**GOAL OF THE EXERCISE**
In the records below, find the line containing "for piece in" and the line containing "obj.matrix_parent_inverse = Matrix.Identity(4)"; please repeat exactly the lines from one to the other, both included, and nothing more.
☆ ☆ ☆ ☆ ☆
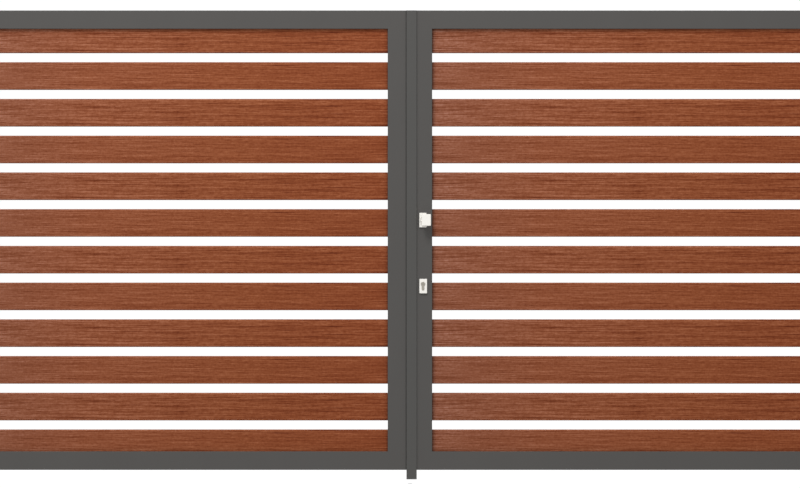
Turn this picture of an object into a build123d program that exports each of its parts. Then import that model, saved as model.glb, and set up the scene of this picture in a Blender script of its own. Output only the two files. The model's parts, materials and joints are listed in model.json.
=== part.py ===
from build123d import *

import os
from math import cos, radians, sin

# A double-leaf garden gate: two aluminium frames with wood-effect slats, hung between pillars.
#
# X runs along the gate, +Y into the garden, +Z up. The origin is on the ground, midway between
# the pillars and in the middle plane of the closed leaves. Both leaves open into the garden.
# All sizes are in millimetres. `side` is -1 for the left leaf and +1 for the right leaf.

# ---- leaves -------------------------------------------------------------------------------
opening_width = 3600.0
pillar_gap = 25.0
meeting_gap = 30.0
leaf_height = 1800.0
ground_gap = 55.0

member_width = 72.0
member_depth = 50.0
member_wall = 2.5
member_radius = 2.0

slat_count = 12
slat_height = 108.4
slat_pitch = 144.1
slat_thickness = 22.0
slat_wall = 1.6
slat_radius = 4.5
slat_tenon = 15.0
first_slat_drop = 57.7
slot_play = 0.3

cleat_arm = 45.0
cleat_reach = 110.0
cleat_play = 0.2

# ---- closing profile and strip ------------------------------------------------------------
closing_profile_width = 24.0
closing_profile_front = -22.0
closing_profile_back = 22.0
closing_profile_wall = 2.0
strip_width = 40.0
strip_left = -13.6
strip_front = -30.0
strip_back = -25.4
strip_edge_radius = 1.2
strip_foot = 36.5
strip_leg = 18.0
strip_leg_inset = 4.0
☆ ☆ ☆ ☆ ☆
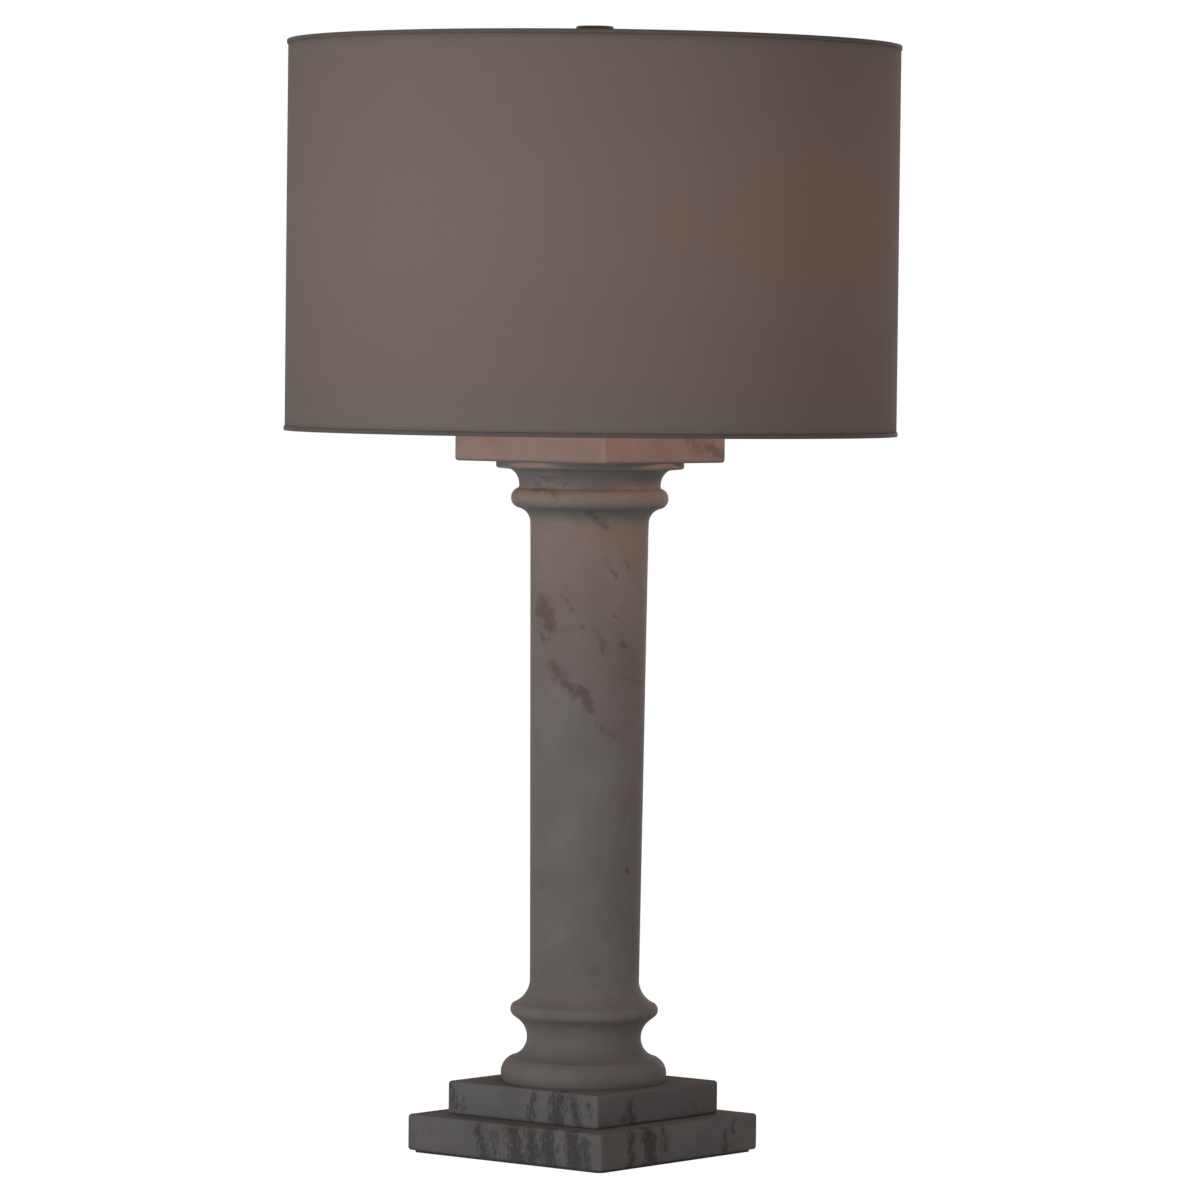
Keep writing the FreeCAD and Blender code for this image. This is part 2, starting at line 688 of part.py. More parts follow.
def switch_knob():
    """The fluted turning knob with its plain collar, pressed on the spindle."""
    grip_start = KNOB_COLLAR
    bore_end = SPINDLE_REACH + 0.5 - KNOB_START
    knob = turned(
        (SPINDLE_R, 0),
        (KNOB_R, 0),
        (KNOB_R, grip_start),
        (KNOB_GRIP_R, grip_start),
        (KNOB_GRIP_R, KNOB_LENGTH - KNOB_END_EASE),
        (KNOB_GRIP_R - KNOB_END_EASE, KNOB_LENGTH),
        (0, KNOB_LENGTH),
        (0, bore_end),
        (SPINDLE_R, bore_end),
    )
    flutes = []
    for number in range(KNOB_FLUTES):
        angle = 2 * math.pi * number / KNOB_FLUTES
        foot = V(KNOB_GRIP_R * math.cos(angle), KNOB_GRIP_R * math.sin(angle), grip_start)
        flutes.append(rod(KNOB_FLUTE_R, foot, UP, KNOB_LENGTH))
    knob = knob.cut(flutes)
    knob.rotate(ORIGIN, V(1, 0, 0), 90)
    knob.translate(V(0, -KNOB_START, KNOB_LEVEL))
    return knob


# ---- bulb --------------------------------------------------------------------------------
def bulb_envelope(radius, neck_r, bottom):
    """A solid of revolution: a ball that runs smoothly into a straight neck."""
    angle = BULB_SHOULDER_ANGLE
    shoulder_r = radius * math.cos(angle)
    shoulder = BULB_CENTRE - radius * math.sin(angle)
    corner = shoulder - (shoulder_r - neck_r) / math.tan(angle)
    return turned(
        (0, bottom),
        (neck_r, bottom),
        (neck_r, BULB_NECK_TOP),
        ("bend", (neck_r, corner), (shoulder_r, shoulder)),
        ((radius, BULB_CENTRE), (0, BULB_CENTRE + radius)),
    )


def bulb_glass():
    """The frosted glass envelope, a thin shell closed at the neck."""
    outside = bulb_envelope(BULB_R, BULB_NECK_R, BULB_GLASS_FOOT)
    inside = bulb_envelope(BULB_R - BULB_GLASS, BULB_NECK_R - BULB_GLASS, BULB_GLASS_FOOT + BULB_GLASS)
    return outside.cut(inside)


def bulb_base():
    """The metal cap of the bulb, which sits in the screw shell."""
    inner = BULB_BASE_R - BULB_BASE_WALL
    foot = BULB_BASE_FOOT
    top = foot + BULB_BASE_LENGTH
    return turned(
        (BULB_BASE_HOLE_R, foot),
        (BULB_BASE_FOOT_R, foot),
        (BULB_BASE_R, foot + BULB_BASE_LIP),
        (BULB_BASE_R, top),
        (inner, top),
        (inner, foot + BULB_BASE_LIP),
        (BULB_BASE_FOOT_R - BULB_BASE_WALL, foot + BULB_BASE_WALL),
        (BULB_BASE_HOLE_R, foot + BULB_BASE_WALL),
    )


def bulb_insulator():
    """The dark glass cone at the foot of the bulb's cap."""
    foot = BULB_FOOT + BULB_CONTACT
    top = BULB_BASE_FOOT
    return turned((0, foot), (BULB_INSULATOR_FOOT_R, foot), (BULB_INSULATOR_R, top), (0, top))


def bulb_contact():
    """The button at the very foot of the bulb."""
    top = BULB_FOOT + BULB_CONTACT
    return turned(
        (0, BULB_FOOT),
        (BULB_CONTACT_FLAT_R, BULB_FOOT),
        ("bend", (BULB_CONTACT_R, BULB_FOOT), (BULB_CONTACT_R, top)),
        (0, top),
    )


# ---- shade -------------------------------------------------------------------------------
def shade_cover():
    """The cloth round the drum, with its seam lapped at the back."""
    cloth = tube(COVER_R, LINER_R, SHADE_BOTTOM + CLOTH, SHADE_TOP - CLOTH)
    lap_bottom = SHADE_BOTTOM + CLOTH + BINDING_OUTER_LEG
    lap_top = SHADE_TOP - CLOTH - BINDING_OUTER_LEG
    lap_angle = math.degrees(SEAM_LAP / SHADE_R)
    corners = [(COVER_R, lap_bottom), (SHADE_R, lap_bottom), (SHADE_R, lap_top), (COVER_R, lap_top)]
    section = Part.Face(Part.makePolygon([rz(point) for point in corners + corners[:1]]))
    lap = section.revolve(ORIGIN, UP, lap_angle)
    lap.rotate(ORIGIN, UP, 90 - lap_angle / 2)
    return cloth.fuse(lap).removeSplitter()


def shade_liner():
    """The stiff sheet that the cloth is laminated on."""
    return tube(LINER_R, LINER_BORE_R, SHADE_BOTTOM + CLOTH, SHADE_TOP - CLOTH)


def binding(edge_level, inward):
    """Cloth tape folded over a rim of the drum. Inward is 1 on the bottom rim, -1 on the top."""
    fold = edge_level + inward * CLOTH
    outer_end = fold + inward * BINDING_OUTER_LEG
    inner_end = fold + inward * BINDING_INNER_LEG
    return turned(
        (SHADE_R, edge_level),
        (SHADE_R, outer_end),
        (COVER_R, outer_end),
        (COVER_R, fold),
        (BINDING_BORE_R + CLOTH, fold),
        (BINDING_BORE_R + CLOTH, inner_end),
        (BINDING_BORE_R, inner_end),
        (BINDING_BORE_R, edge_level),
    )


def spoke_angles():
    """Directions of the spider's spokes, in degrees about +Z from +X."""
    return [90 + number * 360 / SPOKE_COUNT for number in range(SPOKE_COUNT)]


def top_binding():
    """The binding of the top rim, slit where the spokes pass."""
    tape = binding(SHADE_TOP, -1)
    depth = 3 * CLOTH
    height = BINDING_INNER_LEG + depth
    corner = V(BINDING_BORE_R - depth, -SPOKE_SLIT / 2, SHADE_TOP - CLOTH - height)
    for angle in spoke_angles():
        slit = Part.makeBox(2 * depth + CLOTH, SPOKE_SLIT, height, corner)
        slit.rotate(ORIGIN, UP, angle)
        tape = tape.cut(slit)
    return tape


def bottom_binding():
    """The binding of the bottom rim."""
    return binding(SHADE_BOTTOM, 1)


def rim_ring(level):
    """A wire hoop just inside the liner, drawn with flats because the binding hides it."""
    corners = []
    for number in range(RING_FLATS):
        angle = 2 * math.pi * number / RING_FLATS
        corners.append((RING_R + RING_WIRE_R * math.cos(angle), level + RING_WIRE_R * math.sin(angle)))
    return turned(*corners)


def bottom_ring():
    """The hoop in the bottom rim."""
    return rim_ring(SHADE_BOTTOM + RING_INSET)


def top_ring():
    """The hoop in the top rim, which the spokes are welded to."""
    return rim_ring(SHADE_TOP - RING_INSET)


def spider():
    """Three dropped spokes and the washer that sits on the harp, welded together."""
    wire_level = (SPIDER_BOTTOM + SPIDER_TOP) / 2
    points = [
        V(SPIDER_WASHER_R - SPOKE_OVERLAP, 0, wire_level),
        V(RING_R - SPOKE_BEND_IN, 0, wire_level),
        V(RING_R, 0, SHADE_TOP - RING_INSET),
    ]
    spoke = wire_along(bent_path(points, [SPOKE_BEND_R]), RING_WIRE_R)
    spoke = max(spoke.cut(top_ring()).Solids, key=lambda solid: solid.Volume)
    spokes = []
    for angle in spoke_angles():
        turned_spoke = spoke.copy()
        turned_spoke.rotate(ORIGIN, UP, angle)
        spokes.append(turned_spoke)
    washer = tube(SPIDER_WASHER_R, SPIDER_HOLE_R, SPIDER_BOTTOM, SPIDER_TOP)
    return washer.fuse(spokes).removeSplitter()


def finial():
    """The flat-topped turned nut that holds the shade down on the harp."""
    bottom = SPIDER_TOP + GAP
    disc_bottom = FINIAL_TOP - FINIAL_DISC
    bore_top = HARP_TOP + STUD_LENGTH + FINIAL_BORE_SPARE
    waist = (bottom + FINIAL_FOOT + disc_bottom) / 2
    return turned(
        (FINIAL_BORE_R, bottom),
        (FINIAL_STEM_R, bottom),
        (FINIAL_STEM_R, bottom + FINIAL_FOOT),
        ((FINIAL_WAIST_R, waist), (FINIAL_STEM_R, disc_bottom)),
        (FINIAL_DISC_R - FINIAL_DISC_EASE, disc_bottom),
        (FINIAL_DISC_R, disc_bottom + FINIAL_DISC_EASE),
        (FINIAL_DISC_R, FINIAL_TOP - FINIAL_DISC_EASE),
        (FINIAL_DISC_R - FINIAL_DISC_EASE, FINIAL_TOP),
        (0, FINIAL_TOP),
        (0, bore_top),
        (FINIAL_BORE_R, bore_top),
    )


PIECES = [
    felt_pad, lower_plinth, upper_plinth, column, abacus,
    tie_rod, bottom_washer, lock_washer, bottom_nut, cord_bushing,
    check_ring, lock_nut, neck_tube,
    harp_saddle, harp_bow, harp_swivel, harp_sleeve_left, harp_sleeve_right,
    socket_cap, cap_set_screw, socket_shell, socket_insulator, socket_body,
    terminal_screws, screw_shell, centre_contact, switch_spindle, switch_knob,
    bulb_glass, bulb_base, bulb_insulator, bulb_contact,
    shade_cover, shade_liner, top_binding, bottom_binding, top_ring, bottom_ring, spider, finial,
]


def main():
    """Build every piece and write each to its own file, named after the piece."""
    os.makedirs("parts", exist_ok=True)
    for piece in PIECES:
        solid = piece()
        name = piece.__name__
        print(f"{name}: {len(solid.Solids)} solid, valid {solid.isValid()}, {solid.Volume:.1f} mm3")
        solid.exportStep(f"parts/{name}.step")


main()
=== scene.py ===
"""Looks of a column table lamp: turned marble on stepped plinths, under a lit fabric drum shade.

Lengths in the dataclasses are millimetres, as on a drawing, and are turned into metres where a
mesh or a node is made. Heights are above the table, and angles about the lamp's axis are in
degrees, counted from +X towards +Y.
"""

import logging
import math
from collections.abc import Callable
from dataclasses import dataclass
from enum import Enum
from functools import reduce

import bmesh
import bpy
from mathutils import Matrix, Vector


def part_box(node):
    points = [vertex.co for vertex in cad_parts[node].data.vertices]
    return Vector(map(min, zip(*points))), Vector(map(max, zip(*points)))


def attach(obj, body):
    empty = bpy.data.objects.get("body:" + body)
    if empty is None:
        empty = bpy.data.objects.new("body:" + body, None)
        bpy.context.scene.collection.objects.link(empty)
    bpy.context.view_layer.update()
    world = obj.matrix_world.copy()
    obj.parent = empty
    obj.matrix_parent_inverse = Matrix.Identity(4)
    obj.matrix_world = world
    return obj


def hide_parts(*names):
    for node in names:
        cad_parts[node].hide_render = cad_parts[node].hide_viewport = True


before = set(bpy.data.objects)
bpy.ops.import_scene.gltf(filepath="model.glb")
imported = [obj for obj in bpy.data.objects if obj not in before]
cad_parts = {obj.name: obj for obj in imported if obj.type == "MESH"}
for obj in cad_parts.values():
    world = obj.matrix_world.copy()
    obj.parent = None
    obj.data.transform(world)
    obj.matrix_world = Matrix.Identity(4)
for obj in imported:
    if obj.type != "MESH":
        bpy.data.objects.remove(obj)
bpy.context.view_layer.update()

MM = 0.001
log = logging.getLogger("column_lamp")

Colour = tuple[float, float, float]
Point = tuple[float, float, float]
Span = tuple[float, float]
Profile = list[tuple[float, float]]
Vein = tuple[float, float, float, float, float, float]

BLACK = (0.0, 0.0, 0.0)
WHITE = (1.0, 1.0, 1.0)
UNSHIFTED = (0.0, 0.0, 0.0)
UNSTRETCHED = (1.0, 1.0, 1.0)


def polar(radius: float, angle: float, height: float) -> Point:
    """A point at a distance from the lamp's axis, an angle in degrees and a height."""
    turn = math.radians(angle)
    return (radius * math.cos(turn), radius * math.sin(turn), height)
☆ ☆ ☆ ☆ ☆
**COMPLETE OUTPUT**
    for piece in PIECES:
        solid = piece()
        name = piece.__name__
        print(f"{name}: {len(solid.Solids)} solid, valid {solid.isValid()}, {solid.Volume:.1f} mm3")
        solid.exportStep(f"parts/{name}.step")


main()
=== scene.py ===
"""Looks of a column table lamp: turned marble on stepped plinths, under a lit fabric drum shade.

Lengths in the dataclasses are millimetres, as on a drawing, and are turned into metres where a
mesh or a node is made. Heights are above the table, and angles about the lamp's axis are in
degrees, counted from +X towards +Y.
"""

import logging
import math
from collections.abc import Callable
from dataclasses import dataclass
from enum import Enum
from functools import reduce

import bmesh
import bpy
from mathutils import Matrix, Vector


def part_box(node):
    points = [vertex.co for vertex in cad_parts[node].data.vertices]
    return Vector(map(min, zip(*points))), Vector(map(max, zip(*points)))


def attach(obj, body):
    empty = bpy.data.objects.get("body:" + body)
    if empty is None:
        empty = bpy.data.objects.new("body:" + body, None)
        bpy.context.scene.collection.objects.link(empty)
    bpy.context.view_layer.update()
    world = obj.matrix_world.copy()
    obj.parent = empty
    obj.matrix_parent_inverse = Matrix.Identity(4)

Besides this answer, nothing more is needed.